While not a new concept, the term “social license” is commonly used when exploring the ramifications of ESG factors on an entity’s or project’s ongoing acceptance or approval by numerous stakeholders. Accordingly, a project’s social license will likely be at stake if an Indigenous community perceives that consultation or involvement has been inadequate. Failure to maintain such social license can be just as damaging for a project as failure to obtain or maintain a regulatory license. Among other things, such concerns have the potential to result in reputational harm, operational costs and delays, or litigation (whether rooted in the legal regimes of Indigenous rights or otherwise) that can substantially impact project prospects. A project’s social licence, or lack thereof, is also likely to impact a private or public lender’s appetite to support the project.
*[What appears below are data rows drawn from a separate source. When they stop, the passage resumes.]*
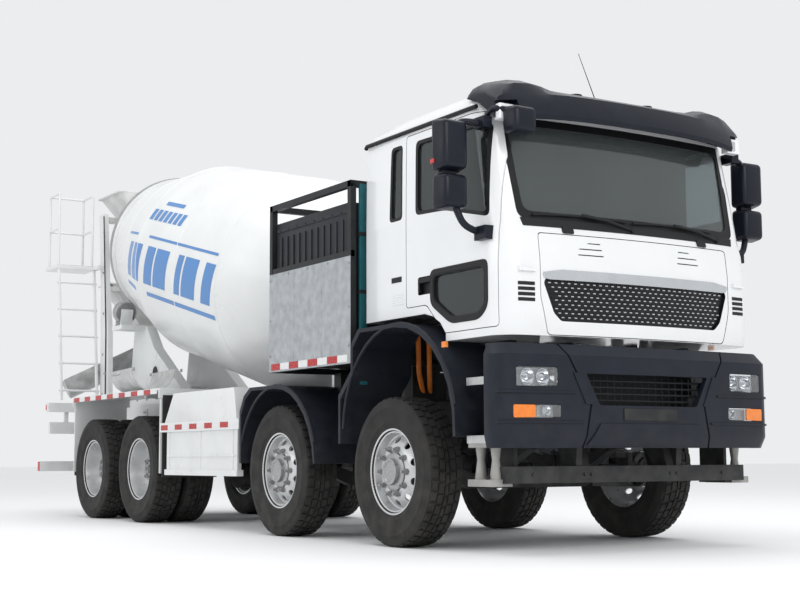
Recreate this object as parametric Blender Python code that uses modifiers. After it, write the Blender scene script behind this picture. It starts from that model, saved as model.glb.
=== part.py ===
"""Concrete mixer truck: a cab-over 8x4 chassis with a tilting cab and a turning drum.

Frame: +X is forward, +Y the truck's left, +Z up, the ground is Z = 0 and the origin is the
middle of the outline on the ground. Run it with: blender --background --python part.py
"""

from math import asin, cos, degrees, pi, radians, sin

import bmesh
import bpy
from mathutils import Matrix, Vector

# ---------------------------------------------------------------- driving sizes (metres)

FRONT_OVERHANG = 1.43
AXLE_GAP_12 = 1.80
AXLE_GAP_23 = 3.15
AXLE_GAP_34 = 1.35
REAR_OVERHANG = 1.97
HALF_WIDTH = 1.25

TYRE_RADIUS = 0.541
TYRE_WIDTH = 0.30
RIM_RADIUS = 0.302
TWIN_GAP = 0.045
TYRE_OUTER_Y = 1.235
WHEEL_SIDES = 20

FRAME_TOP = 1.08
RAIL_HEIGHT = 0.28
RAIL_FLANGE = 0.08
RAIL_OUTER_Y = 0.43
SUBFRAME_HEIGHT = 0.20

CAB_HALF_WIDTH = 1.15
CAB_BOTTOM = 1.446
CAB_WALL = 0.06
DOOR_GAP = 0.008

DRUM_TILT = radians(13.4)
DRUM_RADIUS = 1.075
DRUM_WALL = 0.02
RING_RADIUS = 0.86
ROLLER_RADIUS = 0.13

SEAT_GAP = 0.0003
PIN_GAP = 0.0008

# ---------------------------------------------------------------- places along the truck

LENGTH = FRONT_OVERHANG + AXLE_GAP_12 + AXLE_GAP_23 + AXLE_GAP_34 + REAR_OVERHANG
AXLE_1 = LENGTH / 2 - FRONT_OVERHANG
AXLE_2 = AXLE_1 - AXLE_GAP_12
AXLE_3 = AXLE_2 - AXLE_GAP_23
AXLE_4 = AXLE_3 - AXLE_GAP_34
TANDEM = (AXLE_3 + AXLE_4) / 2
REAR_END = -LENGTH / 2
SIDES = {"right": -1, "left": 1}

FRAME_BOTTOM = FRAME_TOP - RAIL_HEIGHT
SUBFRAME_TOP = FRAME_TOP + SEAT_GAP + SUBFRAME_HEIGHT

# ---------------------------------------------------------------- scene and materials

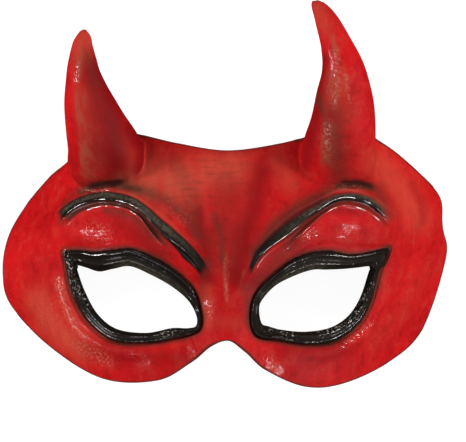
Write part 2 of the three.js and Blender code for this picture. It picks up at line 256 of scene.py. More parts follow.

Further, social license is not bound by the formalities or procedures of a legal regime. Requirements to maintain social license instead parallel changes in societal expectations and can change swiftly and dramatically, meaning that such license can be lost at any time, even once a project is operating. Managing this risk requires consistent attention to societal and market trends in order to develop appropriate and timely responses.

This is not simply to avoid subsequent litigation or operational issues. Expectations embedded in the concept of “social license” often shape future obligatory and risk management considerations that project companies need to address, as changes in social expectations can often drive similar changes in law and policy. Canada’s UNDRIP journey is a prime example. Sentiments did not change overnight; it took over a decade from the time Canada first endorsed UNDRIP until its commitment to ensure consistency of federal laws with UNDRIP manifested in legislation. That interim period also saw the release of several reports from the Truth and Reconciliation Commission that, among other things, called on the Canadian government and businesses to adopt UNDRIP as the reconciliation framework. Within the development community, significant learning and capacity building were required to equip developers with the tools to consider Indigenous rights in a more rigorous manner. Similarly, the proliferation of ESG-related policies and expanded ESG risk management functions of financial institutions highlight such evolution in the financial sector. Projects whose involvement of Indigenous communities outpaces regulatory development in this area may also be better positioned to adapt to future legal changes and thus be more attractive to potential lenders and investors.

Key Takeaways

ESG is a multifaceted concept. ESG increasingly demands that companies (regardless of their role in the energy transition) consider a range of environmental and social factors in their decisions, including Indigenous rights impacts. There are times when these factors can come into tension, and excelling at one factor, like climate-change and emissions reductions, will not absolve an entity from the consideration of others. Given the land and watershed interface of various energy transition projects, stakeholders need to be cognizant of any Indigenous communities that may be impacted, as well as the evolving market and regulator expectations regarding Indigenous rights.

Such expectations can affect virtually every stage of a project’s life, from permitting, to financing, to construction and operation. While this inevitably involves elements of compliance and risk management, there are increasing strategic opportunities and willingness for project developers and Indigenous communities to work together.

This is driven, at least in part, by changes in the approach of policy makers, including the greater recognition of UNDRIP by both the United States and Canada, though to different degrees. As Canada’s incorporation of UNDRIP into federal law is still in its early stages, refinements are inevitable and changes uncertain. However, beyond implications for projects in Canada, this journey may also presage potential strategies or expectations for U.S.-based projects. While particular outcomes cannot yet be determined with certainty, all stakeholders should understand the potential Indigenous rights implications of their projects and factor them into their strategies.